Del resto, di lì a poco, sempre in Italia ma con intento aspramente polemico, sul terreno matematico C. BuraliForti si sarebbe impegnato, insieme a T. Boggio, a ‟mettere bene in evidenza - diceva - tutto quello che di arbitrario e di irrazionale era contenuto nei fondamenti" della teoria della relatività (Espaces courbes. Critique de la relativité, Torino 1924). Eppure anche questo Einstein, presunto padre e maestro del ‛relativismo positivistico' degli empiriocriticisti, come del più volgare relativismo ‛pirandelliano' del Tilgher, è sempre Einstein, perché l'eco deformata e le immagini illusorie appartengono pur esse a chi le ha suscitate. Un biografo recente ha ricordato l'osservazione di Russell che ‟ogni filosofo ha tentato di interpretare il lavoro di Einstein in accordo col proprio sistema metafisico" (v. Bergia, 1978, p. 142). Ma che altro si poteva fare? Da Einstein sono partite infatti sollecitazioni d'ogni sorta, molto diverse fra loro se non contraddittorie, e non tutte in tempi diversi: anche il richiamo - menzionato da Y. Elkana nel Simposio di Gerusalemme del 1979 - a quanto di oscuro, di irrazionale, di folle, l'inesauribile natura, quasi per proprio divertimento, immette a volte in un individuo. Eppure con il rifiuto del Dio che giuoca a dadi (‟non credo per un solo istante che Lui giuochi a dadi"), è stato in Einstein dominante lo sforzo verso una visione unitaria e razionale (‟considero la comprensibilità del mondo come un miracolo o un segreto eterno"), verso una ‟crescente semplicità", verso ‟una base teorica unificatrice". ‟Se c'è in me qualcosa che si possa definire sentimento religioso - disse una volta (v. Einstein, 1979; tr. it., p. 41) - è l'ammirazione infinita per la struttura del mondo rivelata dalla scienza".

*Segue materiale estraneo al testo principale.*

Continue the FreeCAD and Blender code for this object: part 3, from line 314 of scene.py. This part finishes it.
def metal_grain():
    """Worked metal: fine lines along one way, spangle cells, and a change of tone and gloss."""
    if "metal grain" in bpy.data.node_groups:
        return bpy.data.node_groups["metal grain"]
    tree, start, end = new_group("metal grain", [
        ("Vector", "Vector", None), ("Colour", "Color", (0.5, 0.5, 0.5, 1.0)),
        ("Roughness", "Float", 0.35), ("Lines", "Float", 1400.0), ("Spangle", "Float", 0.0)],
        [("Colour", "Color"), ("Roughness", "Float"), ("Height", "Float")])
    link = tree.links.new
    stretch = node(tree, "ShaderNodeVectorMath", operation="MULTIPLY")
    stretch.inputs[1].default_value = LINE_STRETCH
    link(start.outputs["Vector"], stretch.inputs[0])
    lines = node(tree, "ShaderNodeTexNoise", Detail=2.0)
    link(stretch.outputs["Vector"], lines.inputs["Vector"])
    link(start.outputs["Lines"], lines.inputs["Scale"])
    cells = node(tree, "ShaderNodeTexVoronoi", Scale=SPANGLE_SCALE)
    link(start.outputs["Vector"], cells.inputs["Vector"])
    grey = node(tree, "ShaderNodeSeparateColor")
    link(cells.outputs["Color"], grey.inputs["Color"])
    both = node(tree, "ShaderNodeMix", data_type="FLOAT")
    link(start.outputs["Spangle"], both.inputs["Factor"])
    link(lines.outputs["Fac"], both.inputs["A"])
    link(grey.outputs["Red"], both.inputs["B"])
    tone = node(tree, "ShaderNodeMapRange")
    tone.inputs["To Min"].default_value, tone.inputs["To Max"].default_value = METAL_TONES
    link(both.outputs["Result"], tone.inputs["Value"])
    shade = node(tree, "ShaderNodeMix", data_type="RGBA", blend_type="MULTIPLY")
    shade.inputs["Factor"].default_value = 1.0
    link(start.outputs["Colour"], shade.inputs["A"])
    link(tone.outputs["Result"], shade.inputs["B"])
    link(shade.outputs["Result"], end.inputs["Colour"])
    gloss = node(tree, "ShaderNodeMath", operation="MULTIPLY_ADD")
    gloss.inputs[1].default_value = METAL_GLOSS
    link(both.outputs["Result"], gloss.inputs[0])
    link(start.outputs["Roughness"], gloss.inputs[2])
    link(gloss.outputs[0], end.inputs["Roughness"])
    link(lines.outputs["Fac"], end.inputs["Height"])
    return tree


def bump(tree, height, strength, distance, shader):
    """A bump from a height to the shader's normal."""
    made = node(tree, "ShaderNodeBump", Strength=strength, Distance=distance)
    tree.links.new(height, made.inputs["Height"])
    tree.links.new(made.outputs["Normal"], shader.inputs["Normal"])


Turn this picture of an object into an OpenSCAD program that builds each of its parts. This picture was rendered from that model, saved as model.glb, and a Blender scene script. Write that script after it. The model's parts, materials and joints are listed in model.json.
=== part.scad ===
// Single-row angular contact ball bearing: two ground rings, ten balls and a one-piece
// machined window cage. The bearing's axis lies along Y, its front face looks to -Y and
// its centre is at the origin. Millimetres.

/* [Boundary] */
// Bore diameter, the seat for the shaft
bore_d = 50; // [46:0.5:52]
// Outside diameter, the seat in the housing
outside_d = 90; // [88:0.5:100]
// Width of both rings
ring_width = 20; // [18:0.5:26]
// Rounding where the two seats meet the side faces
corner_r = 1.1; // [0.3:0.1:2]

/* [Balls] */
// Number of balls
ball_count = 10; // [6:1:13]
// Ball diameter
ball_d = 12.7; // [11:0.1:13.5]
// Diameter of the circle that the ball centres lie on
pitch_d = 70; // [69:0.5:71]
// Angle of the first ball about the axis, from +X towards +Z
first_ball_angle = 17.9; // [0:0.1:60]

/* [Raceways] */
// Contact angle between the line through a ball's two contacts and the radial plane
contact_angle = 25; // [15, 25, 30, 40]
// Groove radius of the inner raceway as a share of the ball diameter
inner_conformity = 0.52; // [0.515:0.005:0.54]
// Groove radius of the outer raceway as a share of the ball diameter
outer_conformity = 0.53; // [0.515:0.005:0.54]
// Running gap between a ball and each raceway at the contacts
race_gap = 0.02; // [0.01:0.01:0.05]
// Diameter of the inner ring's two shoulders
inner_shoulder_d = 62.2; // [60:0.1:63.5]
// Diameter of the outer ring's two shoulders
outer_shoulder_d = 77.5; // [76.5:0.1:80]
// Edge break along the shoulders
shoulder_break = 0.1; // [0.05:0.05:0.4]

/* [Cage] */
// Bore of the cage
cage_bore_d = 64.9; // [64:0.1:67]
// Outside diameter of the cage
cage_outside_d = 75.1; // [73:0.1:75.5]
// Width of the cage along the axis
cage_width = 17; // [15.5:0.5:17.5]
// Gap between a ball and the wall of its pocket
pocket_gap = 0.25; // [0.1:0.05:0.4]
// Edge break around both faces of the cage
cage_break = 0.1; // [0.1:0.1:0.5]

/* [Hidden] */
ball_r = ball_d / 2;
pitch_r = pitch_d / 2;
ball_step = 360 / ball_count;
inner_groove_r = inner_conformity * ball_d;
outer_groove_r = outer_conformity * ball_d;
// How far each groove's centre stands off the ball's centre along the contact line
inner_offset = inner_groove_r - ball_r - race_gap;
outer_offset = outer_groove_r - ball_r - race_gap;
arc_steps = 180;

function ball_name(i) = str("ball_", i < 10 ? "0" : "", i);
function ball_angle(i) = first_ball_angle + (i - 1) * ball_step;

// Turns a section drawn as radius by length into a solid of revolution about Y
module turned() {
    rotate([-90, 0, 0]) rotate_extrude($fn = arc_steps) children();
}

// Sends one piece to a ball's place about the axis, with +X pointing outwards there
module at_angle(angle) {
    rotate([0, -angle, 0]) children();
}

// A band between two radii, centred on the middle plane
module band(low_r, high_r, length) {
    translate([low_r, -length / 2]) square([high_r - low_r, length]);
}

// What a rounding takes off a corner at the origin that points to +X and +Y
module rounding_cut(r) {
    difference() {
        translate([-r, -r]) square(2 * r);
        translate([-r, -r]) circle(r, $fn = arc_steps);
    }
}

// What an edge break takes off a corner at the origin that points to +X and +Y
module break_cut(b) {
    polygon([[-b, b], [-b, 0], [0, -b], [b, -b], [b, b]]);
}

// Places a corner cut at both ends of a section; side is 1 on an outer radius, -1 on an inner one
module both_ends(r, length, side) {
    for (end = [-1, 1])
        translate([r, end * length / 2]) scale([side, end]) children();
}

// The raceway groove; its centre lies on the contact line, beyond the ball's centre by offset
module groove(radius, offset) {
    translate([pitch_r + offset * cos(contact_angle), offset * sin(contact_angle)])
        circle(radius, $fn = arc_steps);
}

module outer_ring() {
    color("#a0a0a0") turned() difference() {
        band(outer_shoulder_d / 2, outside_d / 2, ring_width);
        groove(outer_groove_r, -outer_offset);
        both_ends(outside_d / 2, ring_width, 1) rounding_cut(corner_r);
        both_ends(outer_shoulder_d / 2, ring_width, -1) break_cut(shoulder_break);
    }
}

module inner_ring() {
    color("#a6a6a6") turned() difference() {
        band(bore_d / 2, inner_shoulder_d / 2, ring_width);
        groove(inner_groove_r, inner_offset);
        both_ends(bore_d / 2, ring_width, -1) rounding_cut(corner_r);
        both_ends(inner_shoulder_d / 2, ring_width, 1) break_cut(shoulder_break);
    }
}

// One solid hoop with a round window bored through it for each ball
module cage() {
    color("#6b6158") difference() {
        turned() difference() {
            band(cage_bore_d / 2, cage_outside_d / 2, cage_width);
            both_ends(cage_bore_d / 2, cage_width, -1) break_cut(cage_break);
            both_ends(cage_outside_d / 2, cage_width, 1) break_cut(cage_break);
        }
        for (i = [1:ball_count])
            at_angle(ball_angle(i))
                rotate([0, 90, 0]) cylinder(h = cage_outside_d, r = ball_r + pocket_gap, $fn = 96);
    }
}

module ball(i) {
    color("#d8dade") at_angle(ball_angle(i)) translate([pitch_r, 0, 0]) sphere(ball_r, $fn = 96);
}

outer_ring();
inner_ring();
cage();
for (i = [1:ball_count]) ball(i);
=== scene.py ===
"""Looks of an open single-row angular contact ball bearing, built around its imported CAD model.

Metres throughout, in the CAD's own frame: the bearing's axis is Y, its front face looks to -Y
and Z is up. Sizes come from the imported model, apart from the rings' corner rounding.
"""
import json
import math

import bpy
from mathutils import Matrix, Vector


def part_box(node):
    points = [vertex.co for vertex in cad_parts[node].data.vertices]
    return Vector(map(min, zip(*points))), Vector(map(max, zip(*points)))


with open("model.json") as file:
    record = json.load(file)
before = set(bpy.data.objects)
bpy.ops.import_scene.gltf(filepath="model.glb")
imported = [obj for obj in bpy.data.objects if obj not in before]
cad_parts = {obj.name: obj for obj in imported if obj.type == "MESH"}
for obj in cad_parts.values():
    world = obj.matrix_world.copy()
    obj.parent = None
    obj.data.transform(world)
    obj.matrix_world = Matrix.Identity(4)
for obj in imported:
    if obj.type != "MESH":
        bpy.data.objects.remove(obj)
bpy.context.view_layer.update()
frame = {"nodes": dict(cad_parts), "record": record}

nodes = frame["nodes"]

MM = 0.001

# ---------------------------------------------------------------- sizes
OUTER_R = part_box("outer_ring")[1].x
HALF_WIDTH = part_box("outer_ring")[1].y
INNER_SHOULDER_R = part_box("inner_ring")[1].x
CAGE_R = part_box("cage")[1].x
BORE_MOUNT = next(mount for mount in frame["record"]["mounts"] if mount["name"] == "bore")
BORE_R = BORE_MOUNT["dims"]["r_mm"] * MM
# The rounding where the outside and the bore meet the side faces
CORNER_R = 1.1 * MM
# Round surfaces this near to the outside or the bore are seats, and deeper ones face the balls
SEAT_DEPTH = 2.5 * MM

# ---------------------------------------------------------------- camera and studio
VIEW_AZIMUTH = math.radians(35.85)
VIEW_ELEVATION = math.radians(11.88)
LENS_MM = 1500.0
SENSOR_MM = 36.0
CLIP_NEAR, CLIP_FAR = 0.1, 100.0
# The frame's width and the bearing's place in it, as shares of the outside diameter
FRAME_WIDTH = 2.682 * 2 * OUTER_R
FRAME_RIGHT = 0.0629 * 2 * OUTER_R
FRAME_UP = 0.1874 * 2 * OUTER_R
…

Con molta eleganza Popper ha distinto in Einstein una rivoluzione scientifica da una rivoluzione ideologica. Le due tuttavia si intrecciano e si confondono, e spesso in modi equivoci. Continueranno a farlo, almeno finché non si definirà una critica filosofica che stia all'universo di Einstein come la ‛critica della ragione' di Kant stette all'universo di Newton.